**INSTRUCTION:**
Lift out, unaltered, the lines of the material below between the line holding "base_plate();" and the line holding "CRISP = 0.0001", counting both.

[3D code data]
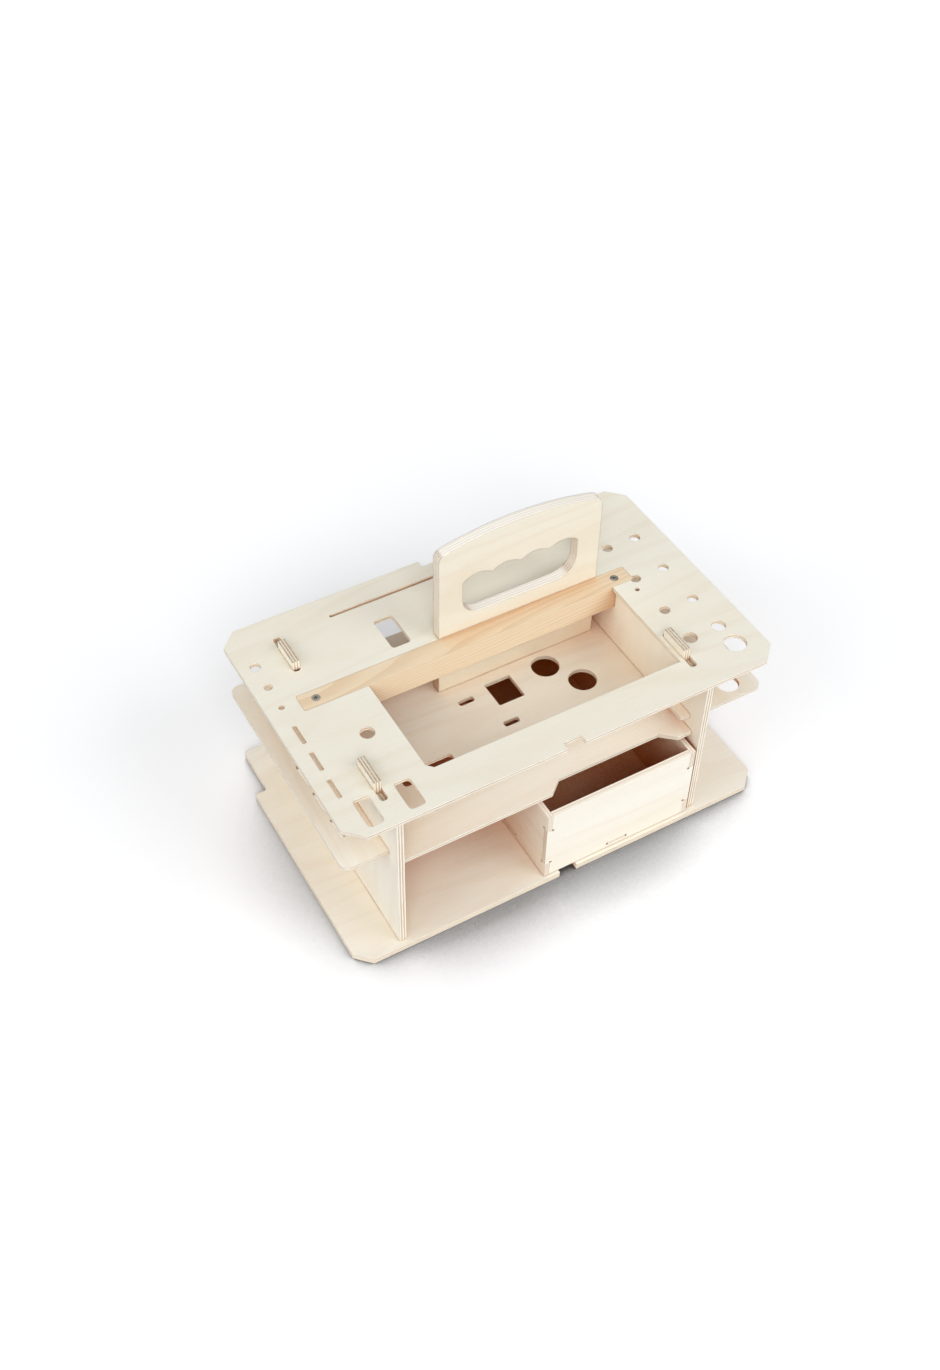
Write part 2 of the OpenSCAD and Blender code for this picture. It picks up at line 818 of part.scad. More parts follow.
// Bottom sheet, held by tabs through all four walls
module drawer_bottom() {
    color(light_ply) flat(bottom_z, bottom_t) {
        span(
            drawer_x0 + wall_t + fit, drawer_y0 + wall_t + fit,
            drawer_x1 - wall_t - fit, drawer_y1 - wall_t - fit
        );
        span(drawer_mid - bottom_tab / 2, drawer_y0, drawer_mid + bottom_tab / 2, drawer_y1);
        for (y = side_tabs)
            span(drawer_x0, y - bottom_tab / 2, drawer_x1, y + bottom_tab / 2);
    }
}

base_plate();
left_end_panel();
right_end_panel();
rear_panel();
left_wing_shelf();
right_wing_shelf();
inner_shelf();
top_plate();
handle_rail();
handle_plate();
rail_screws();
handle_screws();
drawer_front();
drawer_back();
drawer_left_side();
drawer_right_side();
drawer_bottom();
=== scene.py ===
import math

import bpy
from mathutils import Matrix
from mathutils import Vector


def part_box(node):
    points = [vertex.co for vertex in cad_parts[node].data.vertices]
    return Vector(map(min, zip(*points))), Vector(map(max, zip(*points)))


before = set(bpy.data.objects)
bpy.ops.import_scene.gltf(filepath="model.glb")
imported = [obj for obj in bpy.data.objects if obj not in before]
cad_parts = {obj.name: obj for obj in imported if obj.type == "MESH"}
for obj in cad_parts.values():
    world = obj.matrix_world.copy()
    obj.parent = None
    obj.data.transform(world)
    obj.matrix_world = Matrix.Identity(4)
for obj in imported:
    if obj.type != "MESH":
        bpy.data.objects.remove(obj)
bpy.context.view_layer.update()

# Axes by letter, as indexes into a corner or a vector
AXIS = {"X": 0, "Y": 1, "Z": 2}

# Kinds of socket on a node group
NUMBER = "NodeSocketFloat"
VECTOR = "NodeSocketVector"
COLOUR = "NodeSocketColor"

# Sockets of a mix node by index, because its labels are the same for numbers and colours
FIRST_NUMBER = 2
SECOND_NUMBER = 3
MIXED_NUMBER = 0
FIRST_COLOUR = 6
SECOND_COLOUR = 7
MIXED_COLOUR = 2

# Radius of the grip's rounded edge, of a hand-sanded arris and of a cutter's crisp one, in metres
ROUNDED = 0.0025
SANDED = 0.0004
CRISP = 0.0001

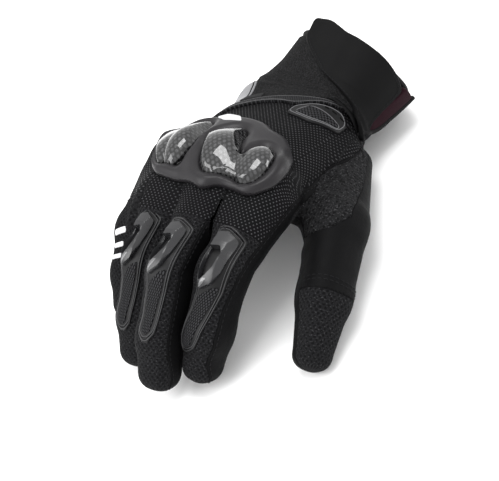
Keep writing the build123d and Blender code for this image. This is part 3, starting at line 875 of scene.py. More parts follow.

**FULL SOLUTION:**
base_plate();
left_end_panel();
right_end_panel();
rear_panel();
left_wing_shelf();
right_wing_shelf();
inner_shelf();
top_plate();
handle_rail();
handle_plate();
rail_screws();
handle_screws();
drawer_front();
drawer_back();
drawer_left_side();
drawer_right_side();
drawer_bottom();
=== scene.py ===
import math

import bpy
from mathutils import Matrix
from mathutils import Vector


def part_box(node):
    points = [vertex.co for vertex in cad_parts[node].data.vertices]
    return Vector(map(min, zip(*points))), Vector(map(max, zip(*points)))


before = set(bpy.data.objects)
bpy.ops.import_scene.gltf(filepath="model.glb")
imported = [obj for obj in bpy.data.objects if obj not in before]
cad_parts = {obj.name: obj for obj in imported if obj.type == "MESH"}
for obj in cad_parts.values():
    world = obj.matrix_world.copy()
    obj.parent = None
    obj.data.transform(world)
    obj.matrix_world = Matrix.Identity(4)
for obj in imported:
    if obj.type != "MESH":
        bpy.data.objects.remove(obj)
bpy.context.view_layer.update()

# Axes by letter, as indexes into a corner or a vector
AXIS = {"X": 0, "Y": 1, "Z": 2}

# Kinds of socket on a node group
NUMBER = "NodeSocketFloat"
VECTOR = "NodeSocketVector"
COLOUR = "NodeSocketColor"

# Sockets of a mix node by index, because its labels are the same for numbers and colours
FIRST_NUMBER = 2
SECOND_NUMBER = 3
MIXED_NUMBER = 0
FIRST_COLOUR = 6
SECOND_COLOUR = 7
MIXED_COLOUR = 2

# Radius of the grip's rounded edge, of a hand-sanded arris and of a cutter's crisp one, in metres
ROUNDED = 0.0025
SANDED = 0.0004
CRISP = 0.0001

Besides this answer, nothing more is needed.